▶ _What the exercise asks_: Output the data below in full, character for character.
= = = = =
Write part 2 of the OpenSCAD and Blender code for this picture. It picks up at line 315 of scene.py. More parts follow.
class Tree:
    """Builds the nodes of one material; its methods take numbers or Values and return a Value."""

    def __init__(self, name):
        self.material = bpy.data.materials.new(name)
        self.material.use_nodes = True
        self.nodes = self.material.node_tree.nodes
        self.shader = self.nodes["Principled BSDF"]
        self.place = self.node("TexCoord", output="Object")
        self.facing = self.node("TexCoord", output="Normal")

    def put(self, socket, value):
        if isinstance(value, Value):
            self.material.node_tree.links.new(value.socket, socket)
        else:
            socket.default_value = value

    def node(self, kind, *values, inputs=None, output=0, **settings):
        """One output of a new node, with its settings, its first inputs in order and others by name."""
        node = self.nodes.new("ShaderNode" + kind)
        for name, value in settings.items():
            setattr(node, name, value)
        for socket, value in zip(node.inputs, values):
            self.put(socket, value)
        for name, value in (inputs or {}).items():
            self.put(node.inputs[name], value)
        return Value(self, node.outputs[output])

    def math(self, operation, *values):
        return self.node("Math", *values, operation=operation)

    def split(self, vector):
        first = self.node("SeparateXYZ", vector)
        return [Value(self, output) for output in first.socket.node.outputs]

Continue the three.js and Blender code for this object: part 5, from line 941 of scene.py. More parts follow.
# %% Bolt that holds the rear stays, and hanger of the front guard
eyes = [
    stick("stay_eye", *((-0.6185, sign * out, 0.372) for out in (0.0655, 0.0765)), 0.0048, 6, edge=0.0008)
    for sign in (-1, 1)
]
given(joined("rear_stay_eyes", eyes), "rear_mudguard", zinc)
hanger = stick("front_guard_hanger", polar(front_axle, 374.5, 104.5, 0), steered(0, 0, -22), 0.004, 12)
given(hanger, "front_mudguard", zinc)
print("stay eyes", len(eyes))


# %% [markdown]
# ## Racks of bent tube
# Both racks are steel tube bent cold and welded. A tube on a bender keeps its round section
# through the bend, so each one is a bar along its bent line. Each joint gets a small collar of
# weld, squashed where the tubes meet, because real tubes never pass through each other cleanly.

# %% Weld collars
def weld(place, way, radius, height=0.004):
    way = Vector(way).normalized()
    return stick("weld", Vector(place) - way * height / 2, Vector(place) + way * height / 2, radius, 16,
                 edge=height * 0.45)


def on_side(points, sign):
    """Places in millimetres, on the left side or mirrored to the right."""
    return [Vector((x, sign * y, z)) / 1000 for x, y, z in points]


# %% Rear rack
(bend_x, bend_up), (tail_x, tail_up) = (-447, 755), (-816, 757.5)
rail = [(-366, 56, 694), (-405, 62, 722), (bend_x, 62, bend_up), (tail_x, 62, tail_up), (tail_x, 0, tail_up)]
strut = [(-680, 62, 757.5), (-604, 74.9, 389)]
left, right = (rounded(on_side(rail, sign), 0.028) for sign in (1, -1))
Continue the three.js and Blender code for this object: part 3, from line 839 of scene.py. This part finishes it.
= = = = =
▶ _Exercise response_:
Write part 2 of the OpenSCAD and Blender code for this picture. It picks up at line 315 of scene.py. More parts follow.
class Tree:
    """Builds the nodes of one material; its methods take numbers or Values and return a Value."""

    def __init__(self, name):
        self.material = bpy.data.materials.new(name)
        self.material.use_nodes = True
        self.nodes = self.material.node_tree.nodes
        self.shader = self.nodes["Principled BSDF"]
        self.place = self.node("TexCoord", output="Object")
        self.facing = self.node("TexCoord", output="Normal")

    def put(self, socket, value):
        if isinstance(value, Value):
            self.material.node_tree.links.new(value.socket, socket)
        else:
            socket.default_value = value

    def node(self, kind, *values, inputs=None, output=0, **settings):
        """One output of a new node, with its settings, its first inputs in order and others by name."""
        node = self.nodes.new("ShaderNode" + kind)
        for name, value in settings.items():
            setattr(node, name, value)
        for socket, value in zip(node.inputs, values):
            self.put(socket, value)
        for name, value in (inputs or {}).items():
            self.put(node.inputs[name], value)
        return Value(self, node.outputs[output])

    def math(self, operation, *values):
        return self.node("Math", *values, operation=operation)

    def split(self, vector):
        first = self.node("SeparateXYZ", vector)
        return [Value(self, output) for output in first.socket.node.outputs]

Continue the three.js and Blender code for this object: part 5, from line 941 of scene.py. More parts follow.
# %% Bolt that holds the rear stays, and hanger of the front guard
eyes = [
    stick("stay_eye", *((-0.6185, sign * out, 0.372) for out in (0.0655, 0.0765)), 0.0048, 6, edge=0.0008)
    for sign in (-1, 1)
]
given(joined("rear_stay_eyes", eyes), "rear_mudguard", zinc)
hanger = stick("front_guard_hanger", polar(front_axle, 374.5, 104.5, 0), steered(0, 0, -22), 0.004, 12)
given(hanger, "front_mudguard", zinc)
print("stay eyes", len(eyes))


# %% [markdown]
# ## Racks of bent tube
# Both racks are steel tube bent cold and welded. A tube on a bender keeps its round section
# through the bend, so each one is a bar along its bent line. Each joint gets a small collar of
# weld, squashed where the tubes meet, because real tubes never pass through each other cleanly.

# %% Weld collars
def weld(place, way, radius, height=0.004):
    way = Vector(way).normalized()
    return stick("weld", Vector(place) - way * height / 2, Vector(place) + way * height / 2, radius, 16,
                 edge=height * 0.45)


def on_side(points, sign):
    """Places in millimetres, on the left side or mirrored to the right."""
    return [Vector((x, sign * y, z)) / 1000 for x, y, z in points]


# %% Rear rack
(bend_x, bend_up), (tail_x, tail_up) = (-447, 755), (-816, 757.5)
rail = [(-366, 56, 694), (-405, 62, 722), (bend_x, 62, bend_up), (tail_x, 62, tail_up), (tail_x, 0, tail_up)]
strut = [(-680, 62, 757.5), (-604, 74.9, 389)]
left, right = (rounded(on_side(rail, sign), 0.028) for sign in (1, -1))
Continue the three.js and Blender code for this object: part 3, from line 839 of scene.py. This part finishes it.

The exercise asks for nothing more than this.